Sinai, Tanakh, and the Teaching of Humility

It was our last service before Shavuot. We spoke about Sinai moments. Then I asked my husband, Ralf, to pick up one end of the tallit; I took the other.

We raised the tallit above our heads. Outstretched above us was a soft silk sky of teal blue shot through with lines of sapphire. A gold border shimmered on each side. The colors of sunset and morning sky and the dark of night rippled overhead.

Folks gathered beneath our chuppah. It was very quiet. Each person was praying.

Thus, each soul was singing.

Later, a congregant wrote to me: “I couldn’t help but bring to mind our Sinai moment underneath the beautiful tallit… I will carry that memory with me for the rest of the year, and beyond!”

There is nothing so real as the certainty of spiritual wholeness. It is a thing that cannot be described without tripping over the inadequacy of words.

I live for these moments however impossible it is to describe them. Time does not seem to pass; I am inhabiting a space that is singular. It will never come in that form again.

That was Friday night.

On Sunday morning, I sat at my desk and wrote about Hannah.

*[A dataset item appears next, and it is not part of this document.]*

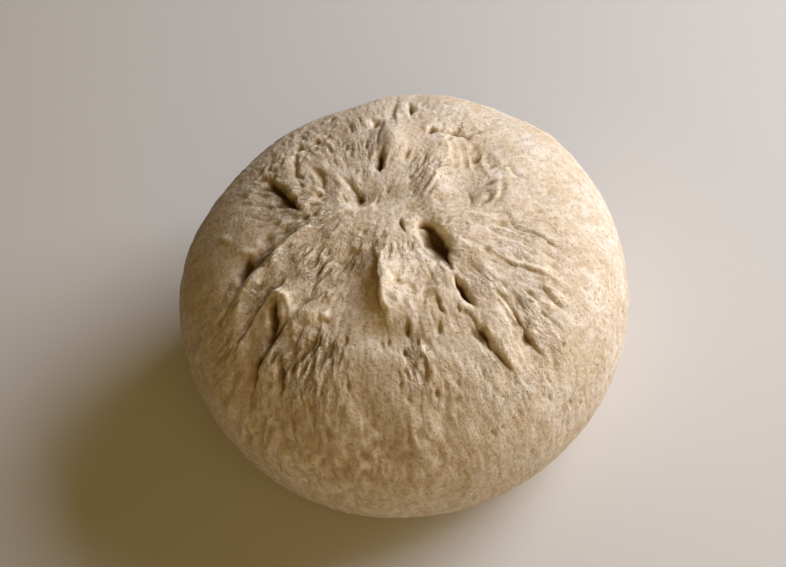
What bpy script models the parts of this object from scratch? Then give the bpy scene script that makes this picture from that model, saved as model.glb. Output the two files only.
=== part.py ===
"""Round ball of raw rye bread dough, risen, with its gathered seam side up.

The dough is one closed body on a small flat base. A smooth dome and belly, turned from one half section,
carry the relief: broad swells, then the folds that the gathering of the skin left round the crown.
Places on the skin are pairs (right, back) in millimetres along the surface from the crown, as on a flattened map.
"""

import math

import bpy
import numpy as np

MM = 0.001

# Driving sizes of the ball, in metres
HALF_WIDTH = 0.0760
CROWN_RISE = 0.0465
BELLY_DROP = 0.0440
FOOT_SHARE = 0.54
DOME_POWER = 2.3
BELLY_POWER = 2.3

# The mesh: square rings that wrap the top evenly, then plain rings down to the base
TOP_RINGS = 27
TOP_STEP = 0.0025
SIDE_RINGS = 11
SECTION_SAMPLES = 2000
CURVE_STEPS = 6
RELIEF_END = 0.128
RELIEF_FADE = 0.022

CRUMB_COLOUR = (0.72, 0.60, 0.45, 1.0)
ROUGHNESS = 0.78

# Broad swells and hollows: place, half widths across and along, turn in degrees, height, all lengths in millimetres
SWELLS = [
    {"at": (30, 66), "size": (34, 16), "turn": -12, "height": 2.2},
    {"at": (-30, 78), "size": (26, 14), "turn": 20, "height": 1.2},
    {"at": (-62, 22), "size": (20, 26), "turn": 12, "height": 1.0},
    {"at": (66, 34), "size": (13, 15), "turn": 0, "height": 1.3},
    {"at": (58, -74), "size": (26, 16), "turn": 40, "height": -1.6},
    {"at": (-24, -96), "size": (30, 12), "turn": 8, "height": 1.8},
    {"at": (-98, 40), "size": (20, 34), "turn": 22, "height": 1.2},
    {"at": (92, 62), "size": (20, 30), "turn": -34, "height": 1.0},
    {"at": (20, 112), "size": (34, 18), "turn": -10, "height": -1.2},
    {"at": (28, 8), "size": (10, 9), "turn": 10, "height": -1.6},
    {"at": (21, 14), "size": (4, 12), "turn": -24, "height": 1.0},
    {"at": (1, 9), "size": (12, 5), "turn": -24, "height": -2.0},
    {"at": (9, 31), "size": (4.5, 10), "turn": -4, "height": 2.4},
    {"at": (-6, 9), "size": (3.5, 4.5), "turn": 0, "height": -1.4},
    {"at": (-13, -20), "size": (7, 11), "turn": 0, "height": -1.8},
    {"at": (0, -27), "size": (5.5, 12), "turn": 0, "height": 1.8},
    {"at": (-7, -42), "size": (10, 5), "turn": -18, "height": -1.8},
    {"at": (-20, -66), "size": (4, 12), "turn": 0, "height": -0.9},
    {"at": (6, -74), "size": (10, 8), "turn": 0, "height": -1.0},
    {"at": (-50, -24), "size": (4, 10), "turn": -38, "height": -1.5},
    {"at": (14, -15), "size": (5.5, 7), "turn": 12, "height": -4.5},
]

# Folds: the raised lip lies on the left of the path. Depths, widths and heights are in millimetres.
FOLDS = [
    {"name": "gather mouth", "path": [(10, -7.5), (17.5, -11), (19, -19), (15, -27)],
     "deep": 4.0, "width": 3.2, "lip": 1.2, "lipWidth": 3.5, "hollow": 3.0, "reach": 6.0},
    {"name": "deep cut", "path": [(17, -30), (19, -37), (20, -45), (24, -54), (28, -64)],
     "deep": 4.2, "width": 2.8, "lip": 0.9, "lipWidth": 4.0, "hollow": 1.0, "reach": 5.0},
    {"name": "great left fold", "path": [(-38, 38), (-31, 29), (-27, 18), (-22, 8)],
     "deep": 3.0, "width": 3.0, "lip": 1.8, "lipWidth": 4.5, "hollow": 3.4, "reach": 11.0},
    {"name": "left sheet edge", "path": [(-20, 9), (-37, 0.5), (-51, -8.5), (-66, -26)],
     "deep": 1.4, "width": 3.0, "lip": 1.3, "lipWidth": 4.0, "hollow": 1.8, "reach": 8.0},
    {"name": "left hole", "path": [(-47, 5), (-48.5, -1), (-53, -7)],
     "deep": 3.2, "width": 3.0, "lip": 0.5, "lipWidth": 2.5, "hollow": 1.0, "reach": 4.0},
    {"name": "hooked flap", "path": [(-40, -15), (-42, -24), (-46.5, -33), (-57, -42)],
     "deep": 3.6, "width": 3.1, "lip": 1.9, "lipWidth": 3.2, "hollow": 1.4, "reach": 6.0},
    {"name": "outer sheet edge", "path": [(-41, -8), (-47, -15.5), (-54, -24), (-60, -31)],
     "deep": 1.3, "width": 2.8, "lip": 1.2, "lipWidth": 3.0, "hollow": 1.2, "reach": 4.0},
    {"name": "front left tear", "path": [(-36, -25), (-41, -34), (-43.5, -43), (-47, -50)],
     "deep": 1.6, "width": 2.8, "lip": 0.7, "lipWidth": 3.0, "hollow": 0.8, "reach": 4.0},
    {"name": "front left slit", "path": [(-20, -37), (-22.5, -42), (-26, -48)],
     "deep": 1.5, "width": 2.8, "lip": 0.4, "lipWidth": 2.5, "hollow": 0.5, "reach": 3.5},
    {"name": "crown ridge", "path": [(-7, -10), (-4.5, -17), (-7, -27), (-5.5, -38)],
     "deep": 1.3, "width": 2.8, "lip": 1.4, "lipWidth": 3.5, "hollow": 1.6, "reach": 6.0},
    {"name": "tongue gap", "path": [(4, 33), (3.2, 26), (3, 18)],
     "deep": 3.4, "width": 2.8, "lip": 0.8, "lipWidth": 3.0, "hollow": 0.8, "reach": 4.0},
    {"name": "back notch", "path": [(18, 60), (16, 52), (13, 43)],
     "deep": 2.0, "width": 2.8, "lip": 0.7, "lipWidth": 3.0, "hollow": 0.6, "reach": 3.0},
    {"name": "right tear", "path": [(26, 30), (33, 29), (39, 27)],
     "deep": 2.2, "width": 2.8, "lip": 0.9, "lipWidth": 4.0, "hollow": 1.0, "reach": 5.0},
    {"name": "dish rim", "path": [(39.5, 14), (40.5, 5), (35, -3.5), (26, -6)],
     "deep": 0.9, "width": 2.8, "lip": 0.9, "lipWidth": 3.0, "hollow": 0.9, "reach": 4.0},
    {"name": "upper right crease", "path": [(39, -8), (42, -14), (49, -19), (58, -27)],
     "deep": 1.2, "width": 2.8, "lip": 0.6, "lipWidth": 3.5, "hollow": 0.6, "reach": 4.0},
    {"name": "middle right crease", "path": [(27, -20), (34, -26), (43, -31), (53, -38)],
     "deep": 1.9, "width": 2.8, "lip": 0.9, "lipWidth": 3.5, "hollow": 0.8, "reach": 4.0},
    {"name": "right valley", "path": [(32, -42), (36, -48), (40, -54), (45, -64)],
     "deep": 2.0, "width": 3.4, "lip": 0.9, "lipWidth": 4.0, "hollow": 1.2, "reach": 5.0},
    {"name": "front slits", "path": [(-1, -38), (1, -46), (1, -54), (-1, -61)],
     "deep": 1.6, "width": 2.8, "lip": 0.4, "lipWidth": 3.0, "hollow": 0.5, "reach": 3.5},
    {"name": "crown slit", "path": [(9, -32), (10, -38), (8.5, -47)],
     "deep": 1.5, "width": 2.8, "lip": 0.5, "lipWidth": 2.5, "hollow": 0.5, "reach": 3.0},
    {"name": "chin tuck", "path": [(-38, -85), (-28, -90), (-16, -94), (-6, -96)],
     "deep": 1.0, "width": 3.0, "lip": 0.6, "lipWidth": 4.0, "hollow": 0.8, "reach": 6.0},
]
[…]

Rabbis, ministers, and scholars praise Hannah for her faithful prayers. They laud YHVH for granting her a miracle in the form of her son Samuel.

But those accolades are misplaced. It is YHVH who inflicts barrenness on Hannah, and for no reason. She has done nothing wrong; there is no punishment befitting some imagined failing. How many readers notice how long Hannah endures divinely induced infertility? Hannah must endure the taunts of Elkanah’s other wife, Penina, who reminds Hannah that YHVH has closed her womb. Year after dreadful year (1 Samuel 1:6-7).

YHVH does nothing. There is no communication. There is no explanation. Each year, Hannah weeps. Each year she fasts. There is no answer, no divine response. YHVH reacts only when she vows that if she is given a (male) child, she will return him to serve YHVH.

Perhaps this was YHVH’s plan all along? Perhaps this was a way to find a surrogate mother for a child YYHVH could take for his own, train for his own, and control on his own. For that is what happens to Samuel, who is forced to leave his family as a child. The repeated use of hiphil forms make clear that Hannah “causes” the child to be brought to Shiloh (1 Samuel 1:24).

To erase difficult texts only inflicts a second erasure. I can’t do it. Those readers who know what it is to be taunted and tormented, abused in body and soul — those readers would know me for a fraud.

There is no way to contend with the cruelty and violence of our own time with honesty and clarity while simultaneously privileging sacred texts and shielding them from accountability. The ethics we claim we bring to the present cannot be discarded when we address the past.

Sometimes, I inhabit that silence within which I sing. I know that space is inspired by Jewish practice, by Jewish experience, and by Jewish inheritance. Sometimes, I live inside the texts – biblical or rabbinic. They demand that I am honest and true – even to what is painful therein.

Both locations teach humility because neither space can be ignored.

I cannot pretend that all is well because I know it can’t be. That is arrogance, an arrogance that harms those who suffer. Nor can I authorize an uncritical belief in the sanctity of texts that valorize cruelty, or rewrite them to erase what hurts. That, too, would be arrogant; that, too, only harms.

I stand below the sky, which is the greatest chuppah. It makes us all small things, but, I hope, honest ones.